When rested animals are killed without stress after having been off-feed for less than 24-48 hours, their most economically important muscles have good levels of glucose stored in them. During the development of rigor mortis this glucose is converted to lactic acid, causing the pH to fall, until either it has all been converted, or until sufficient lactic acid has been produced that the reaction becomes pickled at around pH 5.5. When stressed animals are killed they have low levels of glucose in their muscles, less lactic acid is therefore produced and the pH of their muscles does not fall as far as in unstressed animals. Meat that has low pH is lighter and brighter in colour than high pH meat (or dark cutting meat). Low pH meat is generally more tender, juicy and has a better flavour than dark cutting meat.
The later project drew upon the findings from the early detection of dark cutting beef project M.466 and focussed on the development of a semi-automated system for the early detection of dark cutting beef.
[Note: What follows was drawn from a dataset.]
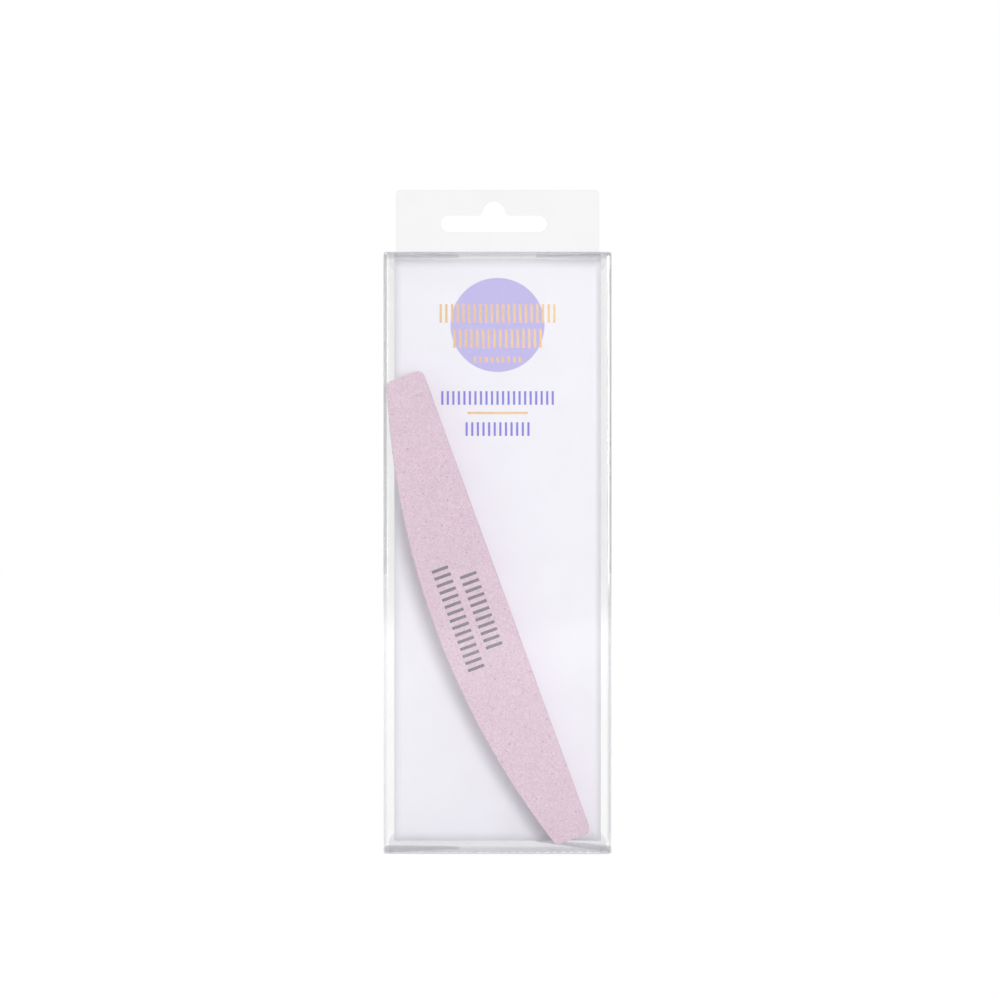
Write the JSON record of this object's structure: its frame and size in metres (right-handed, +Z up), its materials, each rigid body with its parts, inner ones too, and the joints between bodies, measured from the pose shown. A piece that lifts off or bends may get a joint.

This report outlines the development and testing of a semi-automated system which comprised a simple tool, that is easy to sterilise, suitable for taking fat-free muscle samples and a machine into which the samples were placed. The system then processed the samples so that their ultimate pH could be automatically read and transmitted within 25 minutes and with re-configuration, within 15 minutes. Samples could be taken at intervals of around 15 seconds.
Abattoir trials indicated that the ultimate pH indicated for samples taken from the m. semitendonosis at the legging stand gave a sensitive and reliable indication of the ultimate pH of the m.semitendonosis and the m. longissimus dorsi. It was considered that the relationship is sufficiently close and reliable for the machine's pH reading to be used as a basis for identifying at the scales, suspect dark cutting carcases and those yielding low pH meat most suitable for vacuum packaging.
The report showed that the system caters both for conventional beef systems in enabling immediate sorting and marshalling of carcases for next-day dispatch, or for hot-boning systems where dark cutting carcases need to be culled at the scales.
This project explored strategies for the control of dark cutting, and looked at thermography as a means of assessing cattle for the likelihood of yielding dark cutting beef, prior to slaughter.
In 2000, project TR.001 focussed on reducing the incidence of dark cutting beef carcases in Southern Australia. The aim of this project was to provide new information on the factors affecting dark-cutting in beef carcasses. The project focused on glycogen depletion and repletion in the M semimembranosus (SM) and M semitendinosus (ST) as an indicator of dark-cutting. Factors which were investigated included nutritional manipulations on-farm and at the abattoir, and handling procedures including mixing, transport, lairage duration and pre-slaughter handling. The overall objective of the project was to demonstrate to industry that the incidence of darkcutting beef carcasses can be reduced by at least 50%.
In 2001, a later project PRTEC.005 looked at the world best industry practice in objective prediction and management of dark cutting in beef cattle in meat processing facilities.